After everyone left the results changed!!!!


Both myself and Andrew Dent cars 54 and 55 were given a re-run which was subsequently disallowed.


I was posted as first in class 23 with Peter Carmichael second and Andrew third and I think Ken Evans was fourth. Initially the Stewards upheld the re-run but then it was subsequently disallowed, so Peter then came first Ken second Andrew third and myself fourth. I was given to believe I could have formerly protested but a as I only compete for fun and just want to be competitive in my class and was happy to still have a car in one piece, I declined.
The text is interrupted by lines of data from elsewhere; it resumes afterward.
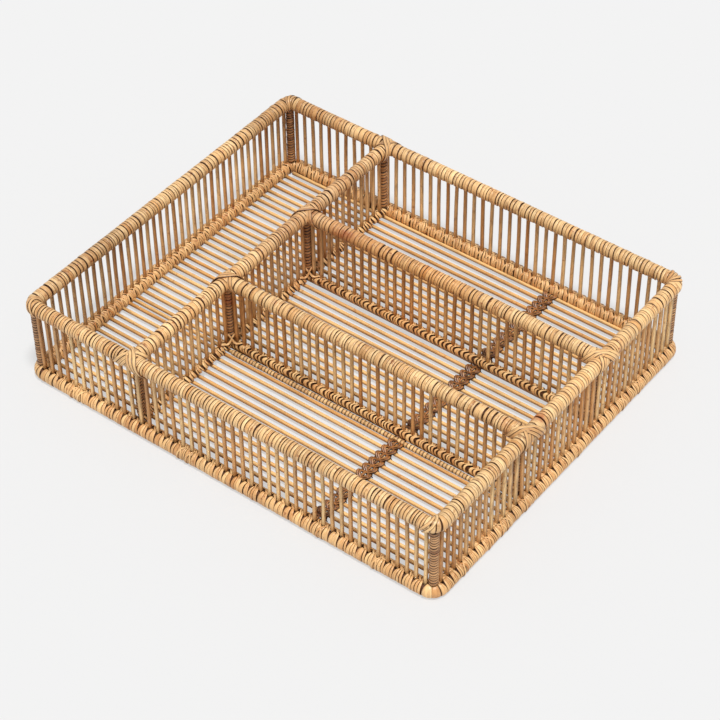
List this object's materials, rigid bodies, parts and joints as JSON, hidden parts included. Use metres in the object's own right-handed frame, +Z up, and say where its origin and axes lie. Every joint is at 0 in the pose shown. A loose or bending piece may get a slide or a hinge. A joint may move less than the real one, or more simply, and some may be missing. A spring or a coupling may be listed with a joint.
{
  "type": "flatware tray",
  "caption": "Open rattan tray divided into compartments, made of wrapped poles, round spindles and floor rods, for sorting flatware in a drawer or on a table.",
  "frame": {"origin": "middle of the underside, where the tray rests", "axes": "+X along the tray towards the wall that the long dividers meet, +Y from the front wall to the back wall, +Z up"},
  "size_m": [0.414, 0.3454, 0.0834],
  "materials": {
    "rattan_pole": "bare rattan, satin",
    "honey_cane": "varnished flat cane, satin",
    "dark_cane": "smoked cane, satin",
    "pale_cane": "bare flat cane, matt",
    "spindle_reed": "round reed, satin",
    "floor_reed": "varnished round reed, satin",
    "peg_wood": "bare wood"
  },
  "bodies": {
    "root": {"back_base_binding": "honey_cane", "back_base_pole": "rattan_pole", "back_base_rail": "rattan_pole", "back_base_rail_binding": "honey_cane", "back_divider_binding": "honey_cane", "back_divider_rail": "rattan_pole", "back_divider_spindles": "spindle_reed", "back_rim_binding": "honey_cane", "back_rim_pole": "rattan_pole", "back_wall_spindles": "spindle_reed", "base_corner_pegs": "peg_wood", "corner_lashings": "honey_cane", "corner_post_bindings": "dark_cane", "cross_base_rail": "rattan_pole", "cross_base_rail_binding": "honey_cane", "cross_divider_binding": "honey_cane", "cross_divider_rail": "rattan_pole", "cross_divider_spindles": "spindle_reed", "cross_end_lashings": "honey_cane", "crossing_lashings": "honey_cane", "divider_pegs": "peg_wood", "floor_rods": "floor_reed", "floor_tie_lower": "dark_cane", "floor_tie_upper": "dark_cane", "front_base_binding": "honey_cane", "front_base_pole": "rattan_pole", "front_base_rail": "rattan_pole", "front_base_rail_binding": "honey_cane", "front_divider_binding": "honey_cane", "front_divider_rail": "rattan_pole", "front_divider_spindles": "spindle_reed", "front_rim_binding": "honey_cane", "front_rim_pole": "rattan_pole", "front_wall_spindles": "spindle_reed", "joint_post_bindings": "dark_cane", "left_base_binding": "honey_cane", "left_base_pole": "rattan_pole", "left_rim_binding": "honey_cane", "left_rim_pole": "rattan_pole", "left_wall_spindles": "spindle_reed", "post_back_left": "rattan_pole", "post_back_right": "rattan_pole", "post_cross_back": "rattan_pole", "post_cross_front": "rattan_pole", "post_crossing_back": "rattan_pole", "post_crossing_front": "rattan_pole", "post_front_left": "rattan_pole", "post_front_right": "rattan_pole", "post_right_back": "rattan_pole", "post_right_front": "rattan_pole", "right_base_binding": "honey_cane", "right_base_pole": "rattan_pole", "right_end_lashings": "honey_cane", "right_rim_binding": "honey_cane", "right_rim_pole": "rattan_pole", "right_wall_spindles": "spindle_reed", "rim_corner_pegs": "peg_wood", "wound_floor_rod": "floor_reed", "wound_rod_binding": "pale_cane"}
  },
  "joints": []
}
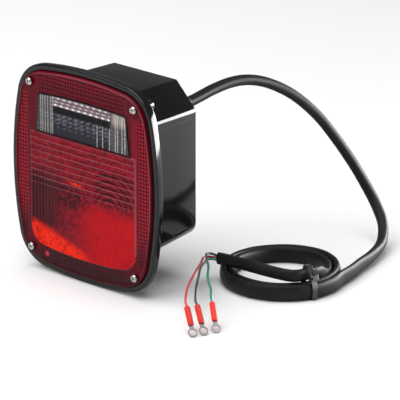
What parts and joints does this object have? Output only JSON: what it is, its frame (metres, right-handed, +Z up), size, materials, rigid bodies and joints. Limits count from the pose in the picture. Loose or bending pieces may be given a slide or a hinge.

Thanks for the help (which included Peter Carmichael) after my first run which resulted in me going off big time smashing the rear wing and putting large creases in the back panel but we rebuilt the wing using tank tape.


Despite the rain this is a great venue which I have only been to once before.



The real unsung hero of the two days was Paul Dickens who after the wet qualifying runs and the first timed run was first overall in a Standard Superlight. However as it dried out for the second run Paul was giving it everything to make up for the lack of outright power and unfortunately he had a slight off which cost him the day and an 1st overall.


If anyone has Peter Carmichael's email/pnone number can they please let him know as this revised result has considerable positive implications for the rest of the championship for him.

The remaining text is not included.